### WHAT YOU WILL DO
Only one portion of the data is to be written out: from the line bearing "module hinge_screws() color([0.7, 0.68, 0.64])" through the line bearing "for body, members". Write it exactly as it appears.

________________________________________

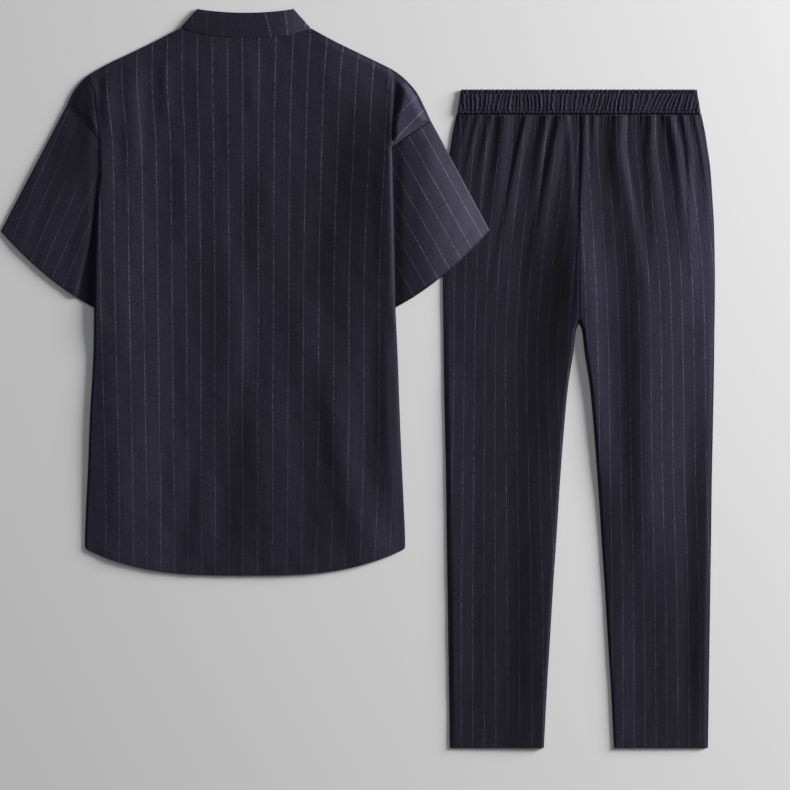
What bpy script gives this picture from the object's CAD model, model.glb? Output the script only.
"""The looks of a tang suit laid out flat with its back upwards: fine shells of dark pinstriped cloth on
the solids of the frame, with their creases, gathers, seams and stitches, and the buttons' own detail.

Metres, +X to the right, +Y towards the collar, +Z up. A place on the shirt is given from the middle
of its collar seam, and one on the trousers from the middle of their waist: across to the right, and
down towards the hems. Every shell but the collar's is made from its outer surface, and its wall
grows inwards.
"""

import math
from collections import namedtuple

import bmesh
import bpy
import numpy as np
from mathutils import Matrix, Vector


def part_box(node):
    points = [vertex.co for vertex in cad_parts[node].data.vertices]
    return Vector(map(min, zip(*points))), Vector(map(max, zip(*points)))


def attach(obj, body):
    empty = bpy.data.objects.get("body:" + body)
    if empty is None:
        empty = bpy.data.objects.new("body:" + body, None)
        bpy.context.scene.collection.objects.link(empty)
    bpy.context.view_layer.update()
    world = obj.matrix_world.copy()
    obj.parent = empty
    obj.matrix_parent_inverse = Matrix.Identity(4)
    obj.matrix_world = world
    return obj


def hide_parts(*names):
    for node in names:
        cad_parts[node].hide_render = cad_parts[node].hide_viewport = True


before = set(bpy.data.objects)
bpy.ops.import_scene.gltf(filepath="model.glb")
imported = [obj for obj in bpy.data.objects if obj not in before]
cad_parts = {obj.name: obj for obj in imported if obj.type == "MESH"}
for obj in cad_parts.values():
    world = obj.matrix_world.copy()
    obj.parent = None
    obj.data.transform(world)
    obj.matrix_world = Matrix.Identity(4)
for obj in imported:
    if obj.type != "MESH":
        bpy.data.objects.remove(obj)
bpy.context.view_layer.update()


def table(kind, *rows):
    """Rows of plain numbers with their columns named."""
    return tuple(kind(*row) for row in rows)


# Driving sizes, as the solids have them
SHIRT_LENGTH = 0.779
CHEST_HALF_WIDTH = 0.2153
TROUSER_LENGTH = 0.955
WAIST_HALF_WIDTH = 0.178
BAND_HEIGHT = 0.0365
FIRST_BUTTON = 0.105
OVERLAP = 0.016
WALL = 0.0012
SEAM_GAP = 0.00035
LAYER = WALL + SEAM_GAP
COLLAR_WALL = 0.002

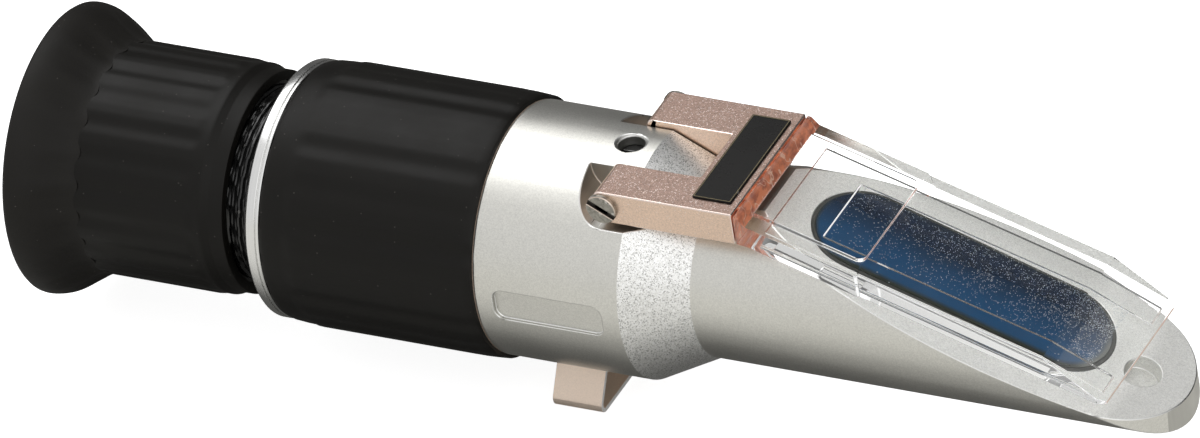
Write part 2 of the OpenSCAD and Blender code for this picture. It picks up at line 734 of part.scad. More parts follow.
module plate_adhesive() color([0.72, 0.4, 0.3]) on_axis()
    translate([frame_front_x, film_side_inset - plate_w / 2, frame_bottom_z + film_edge_inset])
        cube([film_t, plate_w - 2 * film_side_inset, frame_t - 2 * film_edge_inset]);

// The plate from the side, from its upright flange to its thin front edge
module plate_view()
    polygon([
        [plate_rear_x, frame_bottom_z + flange_foot], [plate_rear_x, frame_top_z - flange_head],
        [plate_rear_x + flange_t / 3, frame_top_z - flange_crown],
        [flange_front_x, plate_top(flange_front_x)], [bevel_x, plate_top(bevel_x)],
        [plate_end_x, plate_edge_z], [plate_end_x, plate_under(plate_end_x)],
        [flange_front_x, plate_under(flange_front_x)]
    ]);

// Everything below the plate's sheet, between the flange's rim and the front one
module plate_hollow_view()
    polygon([
        [hollow_rear_x, plate_under(hollow_rear_x) + pad_t],
        [hollow_front_x, plate_under(hollow_front_x) + pad_t],
        [hollow_front_x, plate_under(plate_end_x) - pad_t], [hollow_rear_x, plate_under(plate_end_x) - pad_t]
    ]);

module plate_plan() {
    half_rear = plate_w / 2;
    half_front = plate_w / 2 - plate_step;
    half_end = plate_end_w / 2;
    corner_x = plate_end_x - plate_corner_len;
    polygon([
        [plate_rear_x - cut, -half_rear], [tab_end_x, -half_rear], [tab_end_x + plate_step, -half_front],
        [corner_x, -half_front], [plate_end_x, -half_end], [plate_end_x, half_end], [corner_x, half_front],
        [tab_end_x + plate_step, half_front], [tab_end_x, half_rear], [plate_rear_x - cut, half_rear]
    ]);
}

module mounting_tab()
    translate([flange_front_x, 0, plate_top(flange_front_x)]) rotate([0, plate_angle, 0])
        translate([0, 0, -tab_t]) linear_extrude(height = 2 * tab_t) {
            tab_len = (tab_end_x - flange_front_x) / cos(plate_angle);
            corner_y = tab_w / 2 - tab_corner_r;
            translate([0, -tab_w / 2]) square([tab_len - tab_corner_r, tab_w]);
            translate([0, -corner_y]) square([tab_len, 2 * corner_y]);
            for (side = [-1, 1])
                translate([tab_len - tab_corner_r, side * corner_y]) circle(r = tab_corner_r);
        }

// The underside is hollowed between the rims, apart from the pad that lies over the prism
module cover_plate() color([0.9, 0.93, 0.95, 0.35]) on_axis() {
    difference() {
        intersection() {
            side_slab(-plate_w / 2, plate_w / 2) plate_view();
            translate([0, 0, -barrel_r]) linear_extrude(height = 3 * barrel_r) plate_plan();
        }
        difference() {
            side_slab(rim_w - plate_end_w / 2, plate_end_w / 2 - rim_w) plate_hollow_view();
            translate([pad_x, -pad_w / 2, -barrel_r]) cube([plate_end_x, pad_w, 3 * barrel_r]);
        }
    }
    mounting_tab();
}

module hinge_screws() color([0.7, 0.68, 0.64]) on_axis() difference() {
    union() {
        hinge_rod(pocket_floor_y - hinge_thread_len + running, frame_w / 2 + 2 * running, hinge_screw_r);
        hinge_rod(frame_w / 2 + running, frame_w / 2 + running + hinge_head_h, hinge_head_r);
    }
    for (side = [-1, 1])
        translate([-hinge_back, side * (frame_w / 2 + running + hinge_head_h), hinge_z])
            rotate([0, hinge_slot_angle, 0])
                cube([2 * (hinge_head_r + cut), 2 * hinge_slot_depth, hinge_slot_w], center = true);
}

// One strip of sheet metal: a floor, two rounded bends and two walls that lean inward
module foot_bracket() color([0.82, 0.7, 0.64]) on_axis() foot_sheet(0);

body_housing();
prism();
prism_seal();
light_baffle();
objective_carrier();
objective_lens();
carrier_spring();
calibration_screw();
bimetal_strip();
bimetal_screw();
reticle_cell();
reticle();
reticle_retainer();
rubber_grip();
grip_collar();
ocular_socket();
travel_stop_ring();
eyepiece_barrel();
focus_sleeve();
eyecup();
eye_lens();
lens_spacer();
field_lens();
lens_retainer();
lid_frame();
lid_label();
plate_adhesive();
cover_plate();
hinge_screws();
foot_bracket();
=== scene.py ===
"""A hand-held coolant refractometer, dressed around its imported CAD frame."""

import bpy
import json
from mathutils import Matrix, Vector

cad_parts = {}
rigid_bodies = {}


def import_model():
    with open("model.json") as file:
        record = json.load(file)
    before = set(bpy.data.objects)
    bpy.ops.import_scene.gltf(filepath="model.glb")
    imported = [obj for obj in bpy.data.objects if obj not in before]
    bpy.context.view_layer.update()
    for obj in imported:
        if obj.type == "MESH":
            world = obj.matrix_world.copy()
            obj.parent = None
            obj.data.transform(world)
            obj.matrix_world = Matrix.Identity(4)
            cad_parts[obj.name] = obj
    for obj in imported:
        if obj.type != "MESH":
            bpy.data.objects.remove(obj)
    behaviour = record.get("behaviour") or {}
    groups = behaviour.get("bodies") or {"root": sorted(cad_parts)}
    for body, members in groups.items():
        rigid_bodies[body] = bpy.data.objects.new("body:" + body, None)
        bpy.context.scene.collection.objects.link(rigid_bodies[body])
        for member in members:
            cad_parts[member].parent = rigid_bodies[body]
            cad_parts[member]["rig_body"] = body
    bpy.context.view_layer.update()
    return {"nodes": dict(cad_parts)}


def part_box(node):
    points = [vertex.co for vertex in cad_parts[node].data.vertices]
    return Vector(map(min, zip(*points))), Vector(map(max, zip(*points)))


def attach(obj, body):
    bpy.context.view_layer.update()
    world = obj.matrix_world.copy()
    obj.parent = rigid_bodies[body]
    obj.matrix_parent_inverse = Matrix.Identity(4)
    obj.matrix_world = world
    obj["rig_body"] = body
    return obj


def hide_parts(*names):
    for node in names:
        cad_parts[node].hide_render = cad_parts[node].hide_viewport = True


bl_info = {
    "name": "Coolant refractometer",
    "version": (1, 0, 0),
    "blender": (4, 5, 0),
    "location": "View3D > Sidebar > Refractometer",
    "description": "Builds a hand-held refractometer with a clear cover plate over a blue prism",
    "category": "Object",
}

import json
import math
from functools import partial

import bmesh
import bpy
from bpy.props import FloatProperty, FloatVectorProperty, IntProperty, PointerProperty
from mathutils import Matrix, Vector, noise

MM = 0.001

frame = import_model()
nodes = frame["nodes"]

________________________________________

### RIGHT ANSWER
module hinge_screws() color([0.7, 0.68, 0.64]) on_axis() difference() {
    union() {
        hinge_rod(pocket_floor_y - hinge_thread_len + running, frame_w / 2 + 2 * running, hinge_screw_r);
        hinge_rod(frame_w / 2 + running, frame_w / 2 + running + hinge_head_h, hinge_head_r);
    }
    for (side = [-1, 1])
        translate([-hinge_back, side * (frame_w / 2 + running + hinge_head_h), hinge_z])
            rotate([0, hinge_slot_angle, 0])
                cube([2 * (hinge_head_r + cut), 2 * hinge_slot_depth, hinge_slot_w], center = true);
}

// One strip of sheet metal: a floor, two rounded bends and two walls that lean inward
module foot_bracket() color([0.82, 0.7, 0.64]) on_axis() foot_sheet(0);

body_housing();
prism();
prism_seal();
light_baffle();
objective_carrier();
objective_lens();
carrier_spring();
calibration_screw();
bimetal_strip();
bimetal_screw();
reticle_cell();
reticle();
reticle_retainer();
rubber_grip();
grip_collar();
ocular_socket();
travel_stop_ring();
eyepiece_barrel();
focus_sleeve();
eyecup();
eye_lens();
lens_spacer();
field_lens();
lens_retainer();
lid_frame();
lid_label();
plate_adhesive();
cover_plate();
hinge_screws();
foot_bracket();
=== scene.py ===
"""A hand-held coolant refractometer, dressed around its imported CAD frame."""

import bpy
import json
from mathutils import Matrix, Vector

cad_parts = {}
rigid_bodies = {}


def import_model():
    with open("model.json") as file:
        record = json.load(file)
    before = set(bpy.data.objects)
    bpy.ops.import_scene.gltf(filepath="model.glb")
    imported = [obj for obj in bpy.data.objects if obj not in before]
    bpy.context.view_layer.update()
    for obj in imported:
        if obj.type == "MESH":
            world = obj.matrix_world.copy()
            obj.parent = None
            obj.data.transform(world)
            obj.matrix_world = Matrix.Identity(4)
            cad_parts[obj.name] = obj
    for obj in imported:
        if obj.type != "MESH":
            bpy.data.objects.remove(obj)
    behaviour = record.get("behaviour") or {}
    groups = behaviour.get("bodies") or {"root": sorted(cad_parts)}
    for body, members in groups.items():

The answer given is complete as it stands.